Write: NTriples, Turtle, NQuads (via R2RML mapping).
Reading RDF
read_rdf() returns six columns: subject, predicate, object (always populated),
and graph, language_tag, datatype (nullable). It accepts a file path or glob pattern;
multiple matched files are scanned in parallel.
SELECT subject, predicate FROM read_rdf('data.ttl');
SELECT COUNT(*) FROM read_rdf('data/shards/*.nt');
SELECT * FROM read_rdf('data/*.dat', file_type = 'ttl', strict_parsing = false);
Optional parameters:
| Parameter | Default | Description |
|---|---|---|
strict_parsing |
true |
Set to false to allow malformed URIs |
prefix_expansion |
false |
Expand CURIE-form URIs to full URIs (Turtle/TriG only) |
file_type |
auto-detected | Override format: ttl, nt, nq, trig, rdf/xml |
pivot_rdf() takes the same path/glob argument as read_rdf() and returns a pivoted table,
one column per predicate, at least one row per subject. (To operate on arbitrary file sizes
subjects may be repeated if encountered out of sequence).
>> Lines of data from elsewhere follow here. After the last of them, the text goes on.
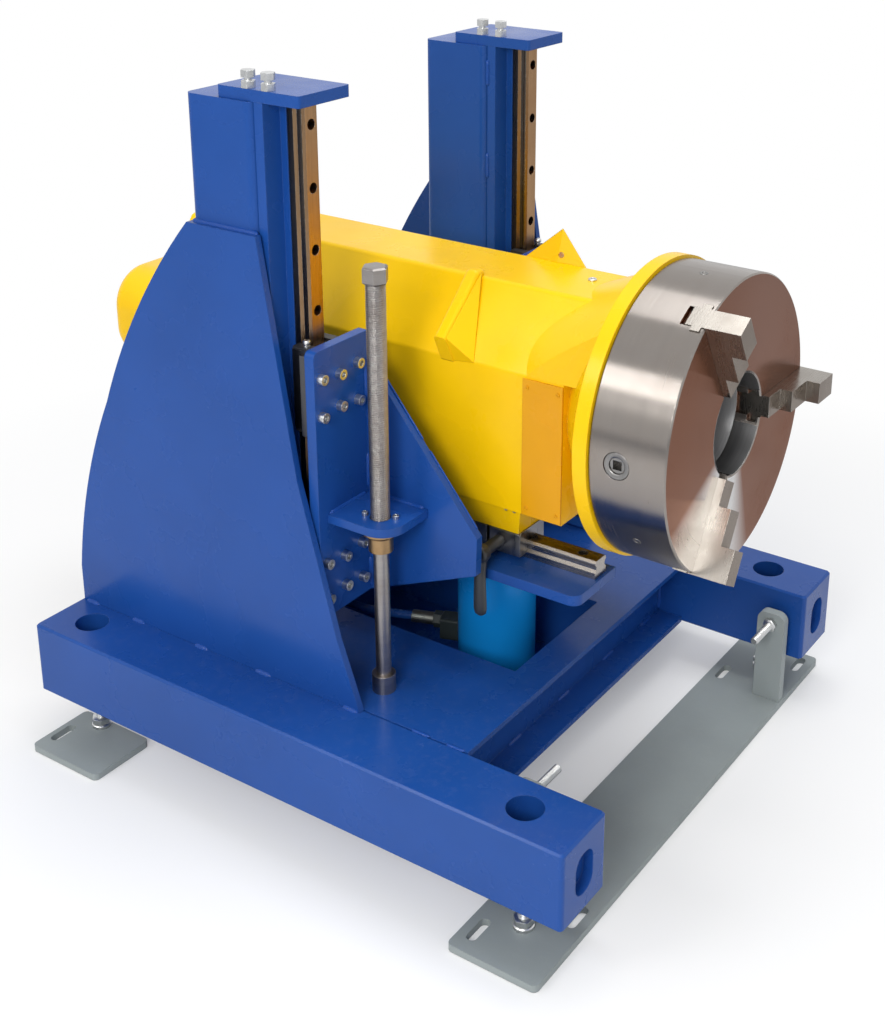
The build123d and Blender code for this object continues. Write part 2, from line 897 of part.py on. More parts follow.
side_plate_left = make_side_plate(-1)
side_plate_left.part.label = "side_plate_left"
side_plate_right = make_side_plate(1)
side_plate_right.part.label = "side_plate_right"

# Angle-shaped cross beam between the side plates, pushed up by the cylinder rod
with BuildPart() as cross_beam:
    with BuildSketch(Plane.XZ):
        with BuildLine():
            Polyline(
                (carriage_back, cross_plate_top - cross_web_drop),
                (carriage_face, cross_plate_top - cross_web_drop),
                (carriage_face, cross_plate_bottom),
                (carriage_face + cross_plate_reach, cross_plate_bottom),
                (carriage_face + cross_plate_reach, cross_plate_top),
                (carriage_back, cross_plate_top),
                close=True,
            )
        make_face()
    extrude(amount=carriage_inner_y, both=True)
    cut_x = carriage_face + (cross_plate_wing_reach + cross_plate_reach) / 2
    with BuildSketch(Plane.XY.offset(cross_plate_bottom)):
        for side in (-1, 1):
            with Locations((cut_x, side * (bed_half_width + carriage_inner_y) / 2)):
                Rectangle(cross_plate_reach - cross_plate_wing_reach, carriage_inner_y - bed_half_width)
    extrude(amount=cross_plate_thickness, mode=Mode.SUBTRACT)
cross_beam.part.label = "cross_beam"

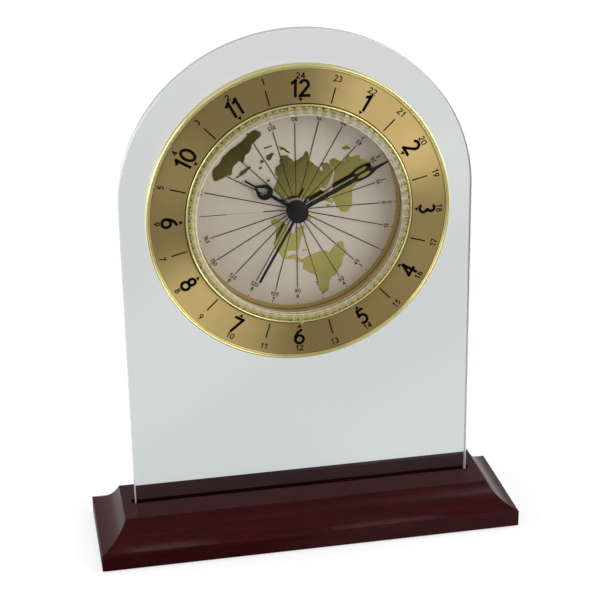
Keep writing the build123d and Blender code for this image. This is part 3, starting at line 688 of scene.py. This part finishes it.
# Map disc: a line for each 15 degrees of longitude, from the pole to its number near the edge,
# the hours from the first line in a second row, the dotted line opposite it, and short ticks.
# Numbers are left out where a line runs on to the border
LINE_START = 4.6
LINE_WIDTH = 0.27
LINE_RISE = 0.23
DOTS_START, DOTS, DOTS_END = 13.5, 14, 28.2
DOT_START, DOT_END = 14.2, 14.5
TICK_START, TICK_END = 40.7, 41.5
LABEL_HEIGHT, LABEL_STROKE = 1.8, 0.32
LABEL_GAP, LABEL_LIMIT = 1.5, 38.8
HOURS_GAP, HOURS_LIMIT = 3.8, 36.5
# Longitude: distance from the pole at which the line ends
LINE_ENDS = {
    0: 35.0, 15: 34.0, 30: 35.5, 45: 35.5, 60: 38.4, 75: 37.5, 90: 36.3, 105: 34.4,
    120: 34.0, 135: 31.5, 150: 32.5, 165: 38.6, 180: 39.6, -165: 36.7, -150: 38.2,
    -135: 36.3, -120: 34.2, -105: 35.8, -90: 34.0, -75: 32.4, -60: 35.3, -45: 33.8,
    -30: 40.0, -15: 37.4,
}
lines = bmesh.new()
labels = bmesh.new()
for longitude, end in LINE_ENDS.items():
    turn = 90 - longitude
    first_end = DOTS_START if longitude == 180 else end
    add_stroke(lines, polar(LINE_START, turn), polar(first_end, turn), LINE_WIDTH, LINE_RISE)
    if longitude == 180:
        for dot in range(DOTS):
            start = polar(DOT_START + dot, turn)
            add_stroke(lines, start, polar(DOT_END + dot, turn), LINE_WIDTH)
        add_stroke(lines, polar(DOTS_END, turn), polar(end, turn), LINE_WIDTH)
    add_stroke(lines, polar(TICK_START, turn), polar(TICK_END, turn), LINE_WIDTH)
    rows = (
        (abs(longitude), LABEL_GAP, LABEL_LIMIT),
        (abs(longitude) // 15, HOURS_GAP, HOURS_LIMIT),
    )
    for number, gap, limit in rows:
        if end < limit:
            place = polar(end + gap, turn)
            add_number(labels, number, place, turn + 180, LABEL_HEIGHT, LABEL_STROKE)
piece_from("meridian_lines", lines, DISC_FACE, "disc_ink", "map_disc")
piece_from("meridian_numbers", labels, DISC_FACE, "disc_ink", "map_disc")

# Coasts as (distance from the pole in mm, east longitude), for a map with the pole in the middle
COASTS = {
    "africa": (
        (17.8, 33), (19.6, 38), (21.2, 41), (22.8, 46), (23.9, 54.5), (25.0, 54), (26.1, 51.5),
        (26.5, 47.5), (27.7, 43.5), (28.6, 44), (30.4, 44.6), (30.9, 42.5),
        (31.7, 40.7), (32.4, 41),
        (33.4, 39), (33.3, 37), (34.4, 34), (35.2, 30), (35.3, 26.3), (34.0, 24), (31.5, 22.5),
        (29.0, 20.5), (26.5, 19.5), (24.6, 17.5), (23.9, 15), (23.4, 8.5), (23.3, 3), (23.2, -1.5),
        (21.6, -6), (20.1, -8), (18.2, -6), (16.8, -1.5), (16.3, 4.5), (15.7, 9), (15.6, 15),
        (16.4, 20), (16.8, 25), (17.4, 29),
    ),
    "eurasia": (
        (7.4, 150), (8.2, 140), (9.7, 134.5), (11.2, 134), (12.5, 134), (13.6, 131), (14.2, 125.5),
        (15.0, 121), (16.0, 117.5), (17.5, 118.5), (19.0, 116.5), (19.8, 114.5), (20.4, 111),
        (20.7, 108), (21.8, 107.5), (22.7, 106), (24.1, 104.5), (23.8, 101), (23.3, 97),
        (21.9, 95.5), (21.6, 94), (20.4, 92), (20.9, 90), (21.1, 87), (21.9, 84.5), (22.7, 82),
        (23.8, 81), (24.8, 79.6), (24.6, 77.7), (22.7, 76), (21.5, 74.6), (20.7, 71), (20.0, 67),
        (19.9, 63.5), (18.8, 56), (19.2, 54.5), (20.6, 58), (21.2, 61.5), (21.8, 60), (22.6, 56.5),
        (23.1, 53), (22.9, 49.5), (22.2, 46.5), (20.9, 42.5), (19.2, 40),
        (17.6, 37.5), (16.4, 35.5),
        (15.6, 37), (15.0, 33), (14.2, 36), (13.4, 40), (12.6, 36), (13.6, 31), (15.2, 27),
        (14.2, 24), (15.3, 19), (13.8, 17), (15.6, 10), (14.8, 5), (13.8, 9), (12.8, 12),
        (11.6, 20), (10.6, 18), (10.2, 26), (9.2, 26), (9.6, 16), (8.2, 18), (6.4, 24), (6.6, 40),
        (5.8, 46), (6.0, 62), (5.2, 80), (4.9, 100), (5.4, 120), (6.0, 138),
    ),
    "britain": ((14.6, 2), (13.4, 0), (12.4, 3), (13.2, 7)),
    "japan": ((18.0, 131), (16.9, 127), (16.3, 129.5), (17.0, 133)),
    "australia": (
        (37.9, 114.5), (36.2, 112.3), (34.8, 113), (34.2, 116.5), (33.6, 120.5), (32.3, 123),
        (31.3, 126.5), (31.7, 129.5), (30.7, 132), (29.9, 135.5), (31.9, 136), (31.9, 138),
        (32.2, 141), (31.6, 144), (30.6, 146), (31.0, 148), (32.4, 149.5), (33.1, 152),
        (34.6, 155), (36.2, 156.3), (37.8, 153.3), (38.4, 151), (38.0, 147), (37.8, 142),
        (37.8, 138), (37.5, 132), (37.2, 128), (37.4, 123), (37.9, 118.5),
    ),
    "new_guinea": (
        (29.1, 149), (28.3, 145), (28.5, 141), (28.0, 138), (26.9, 133), (26.1, 133), (26.4, 137),
        (26.6, 141), (27.5, 145),
    ),
    "borneo": (
        (26.4, 116.5), (26.5, 111), (25.4, 109.5), (24.6, 112.5), (23.9, 116.8), (25.3, 118),
    ),
    "sumatra": (
        (27.7, 103.7), (27.2, 100.8), (25.9, 98.3), (24.3, 95.2), (23.7, 94.9), (24.8, 98.6),
        (26.3, 102.9),
    ),
    "java": ((29.8, 115.2), (29.3, 108.8), (28.8, 108.9), (29.2, 115.3)),
    "celebes": ((26.0, 123.5), (25.4, 120.5), (24.4, 121.5), (24.9, 125)),
    "philippines": ((24.2, 128), (23.6, 125.5), (22.8, 126.5), (23.2, 129)),
    "madagascar": (
        (31.2, 52.6), (32.9, 50.8), (33.4, 48.2), (32.9, 46.8), (31.5, 49), (30.7, 51.5),
    ),
    "greenland": ((5.0, -22), (6.4, -22), (7.6, -36), (7.0, -48), (5.6, -54), (4.8, -40)),
    "cuba": ((18.4, -83), (18.2, -77), (17.8, -77.5), (17.9, -82.5)),
    "north_america": (
        (21.9, -84), (21.5, -86), (20.2, -89.5), (19.3, -94.5), (20.1, -96.5), (20.5, -101),
        (18.9, -103), (18.0, -102), (17.6, -94), (17.6, -88.5), (16.4, -86.5), (15.6, -86.2),
        (13.4, -83), (11.4, -79), (10.0, -73), (8.7, -66.5), (7.4, -67), (8.0, -76), (7.6, -86),
        (8.0, -93), (10.2, -96), (10.4, -104), (8.6, -112), (7.6, -122), (7.4, -134), (8.1, -148),
        (9.4, -158.7), (11.4, -159), (11.3, -151), (10.7, -143), (12.2, -133), (14.8, -126),
        (16.8, -124.7), (18.4, -119.5), (19.5, -111), (20.4, -109), (21.3, -105), (21.6, -98),
        (21.5, -92), (23.1, -86.5), (23.0, -84),
    ),
    "south_america": (
        (21.9, -83.5), (21.0, -75.5), (21.0, -66.5), (21.6, -61), (22.3, -57), (24.0, -55),
        (23.4, -46), (23.9, -39), (24.8, -38.5), (26.4, -42), (28.4, -43.3), (29.0, -46.7),
        (29.7, -50), (31.9, -54), (32.9, -58.6), (33.8, -63), (34.6, -66.8), (36.0, -68.3),
        (38.4, -70.3), (39.3, -74.5), (36.5, -75.3), (33.6, -75), (30.7, -74.4), (29.2, -76.5),
        (27.6, -81), (26.1, -84.7), (24.2, -83.8),
    ),
}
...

While a pivot is possible in the
SQL domain, it is subject to memory limits which this function aims to avoid by doing two
passes on the RDF, the first profiling the shape of the data using profile_rdf().
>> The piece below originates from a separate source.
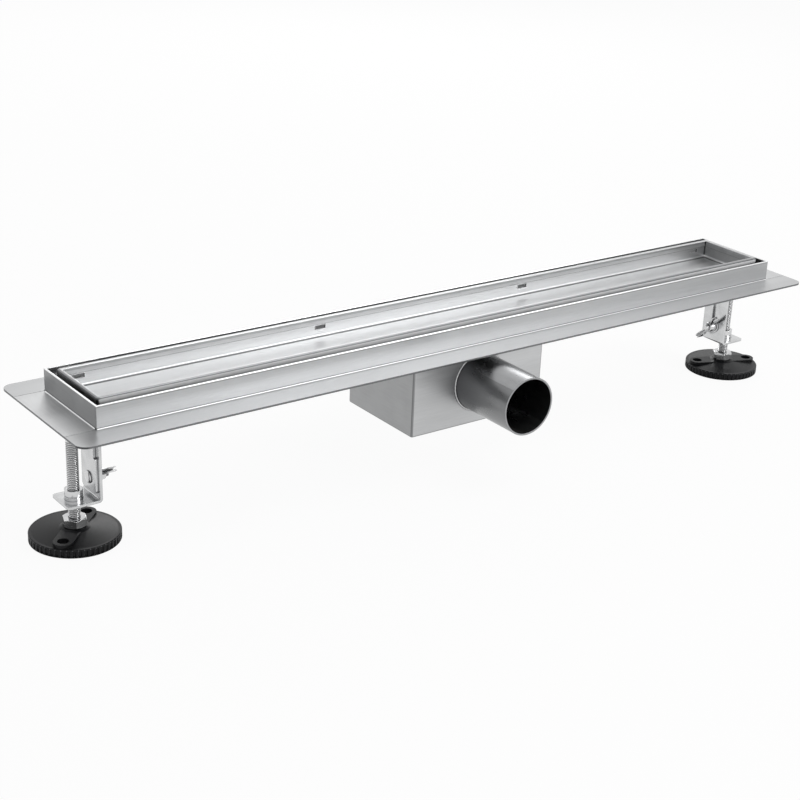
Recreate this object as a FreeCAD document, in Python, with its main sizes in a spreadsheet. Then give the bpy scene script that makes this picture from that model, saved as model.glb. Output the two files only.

The experimental read_sparql(endpoint, query) sends a SPARQL SELECT query to a remote
endpoint and returns the result set as a DuckDB table. Column names are derived from the
SPARQL variable names; all columns are VARCHAR. Unbound variables are returned as empty strings.
-- Count number of humans in wikidata
SELECT * FROM read_sparql(
'https://query.wikidata.org/sparql',
'SELECT (COUNT(*) AS ?count) WHERE { ?item wdt:P31 wd:Q5 .}'
);
Writing RDF (R2RML)
Write RDF using R2RML mapping files with DuckDB's COPY TO
syntax. Two modes are supported:
Inside-out mode — DuckDB drives the query; the mapping has no rr:logicalTable:
COPY (SELECT empno, ename, deptno FROM emp)
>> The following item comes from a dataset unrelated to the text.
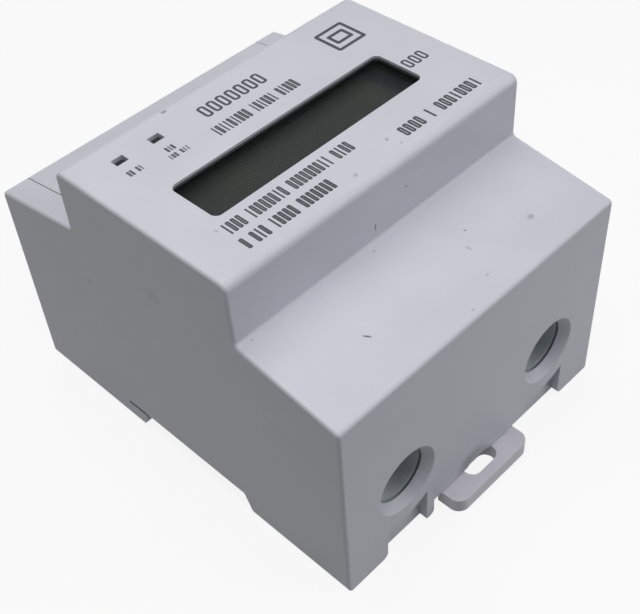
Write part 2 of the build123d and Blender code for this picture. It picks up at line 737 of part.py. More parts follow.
def lamp(x):
    """Small domed lamp standing on the display board, below its light pipe."""
    low = display_board_top
    dome_centre = roof - pane_thickness - pipe_length - lamp_gap - lamp_radius
    with BuildPart() as body:
        rod(x, indicator_y, lamp_radius + lamp_rim, (low, low + lamp_rim_height))
        rod(x, indicator_y, lamp_radius, (low, dome_centre))
        with Locations((x, indicator_y, dome_centre)):
            Sphere(lamp_radius)
    return body


pulse_light_pipe, comms_light_pipe = light_pipe(pulse_x), light_pipe(comms_x)
pulse_led, comms_led = lamp(pulse_x), lamp(comms_x)

# Display: glass panel in a frame over a backlight, on the display board
lcd_length = window_length + 2 * lcd_border_x
lcd_width = window_width + 2 * lcd_border_y
lcd_top = roof - pane_thickness - lamp_gap
lcd_low = lcd_top - lcd_thickness
with BuildPart() as lcd_panel:
    with Locations((window_x, window_y, lcd_low + lcd_thickness / 2)):
        Box(lcd_length, lcd_width, lcd_thickness)
    chamfer(lcd_panel.edges().filter_by(Axis.Z), lcd_edge)
with BuildPart() as lcd_frame:
    with BuildSketch(Plane.XY.offset(display_board_top)):
        with Locations((window_x, window_y)):
            RectangleRounded(lcd_length + 2 * frame_wall, lcd_width + 2 * frame_wall, frame_wall)
            Rectangle(lcd_length - 2 * frame_ledge, lcd_width - 2 * frame_ledge, mode=Mode.SUBTRACT)
    extrude(amount=lcd_top - display_board_top)
    with Locations((window_x, window_y, lcd_low + lcd_thickness)):
        Box(lcd_length + 2 * lcd_gap, lcd_width + 2 * lcd_gap, 2 * lcd_thickness, mode=Mode.SUBTRACT)
with BuildPart() as lcd_backlight:
    with Locations((window_x, window_y, (display_board_top + lcd_low - lcd_gap) / 2)):
        Box(lcd_length - 2 * frame_ledge - 2 * lcd_gap, lcd_width - 2 * frame_ledge - 2 * lcd_gap,
            lcd_low - lcd_gap - display_board_top)
    chamfer(lcd_backlight.faces().sort_by(Axis.Z)[-1].edges(), lcd_edge)


def board(underside, front, rear, holes):
    """Circuit board that hangs on the bosses' screws."""
    half = half_width - wall - board_side_gap
    with BuildPart() as plate:
        slab((-half, half), (front, rear), (underside, underside + board_thickness))
        chamfer(plate.edges().filter_by(Axis.Z), board_corner)
        for x, y in holes:
            rod(x, y, board_screw_radius + screw_passage, (underside, underside + board_thickness),
                mode=Mode.SUBTRACT)
    return plate


main_board = board(main_board_height, main_board_front, main_board_rear, main_bosses)
display_board = board(display_board_height, -display_board_rear, display_board_rear, display_bosses)


def pan_screw(head_radius, head_height, shank_radius, length):
    """Cross-head screw on the Z axis, driven from below, with its head under the XY plane."""
    with BuildPart() as screw:
        rod(0, 0, head_radius, (-head_height, 0))
        chamfer(screw.faces().sort_by(Axis.Z)[0].edges(), head_height / 4)
        rod(0, 0, shank_radius, (0, length))
        chamfer(screw.faces().sort_by(Axis.Z)[-1].edges(), shank_radius / 2)
        for along, across in (cross_arms, cross_arms[::-1]):
            slab((-along * head_radius, along * head_radius), (-across * head_radius, across * head_radius),
                 (-head_height, -head_height / 2), mode=Mode.SUBTRACT)
    return screw.part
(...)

TO 'output.nt' (FORMAT r2rml, mapping 'mapping.ttl');
Full R2RML mode — the mapping defines its own queries:
COPY (SELECT 1) TO 'output.nt' (FORMAT r2rml, mapping 'mapping.ttl');
Write options:
| Option | Required | Default | Description |
|---|---|---|---|
mapping |
Yes | — | Path to R2RML mapping file (.ttl) |
rdf_format |
No | ntriples |
Output format: ntriples, turtle, or nquads |
ignore_non_fatal_errors |
No | true |
Raise an exception on the first parse error when false |
Validation Helpers
SELECT is_valid_r2rml('mapping.ttl'); -- validate an R2RML mapping file
SELECT can_call_inside_out('mapping.ttl'); -- check if inside-out mode is supported
Added Functions
| function_name | function_type | description | comment | examples |
|---|---|---|---|---|
| can_call_inside_out | scalar | NULL | NULL | |
| is_valid_r2rml | scalar | NULL | NULL | |
| pivot_rdf | table | NULL | NULL | |
| profile_rdf | table | NULL | NULL | |
| read_rdf | table | NULL | NULL | |
| read_sparql | table | NULL | NULL |
Overloaded Functions
This extension does not add any function overloads.
Added Types
This extension does not add any types.
Added Settings
This extension does not add any settings.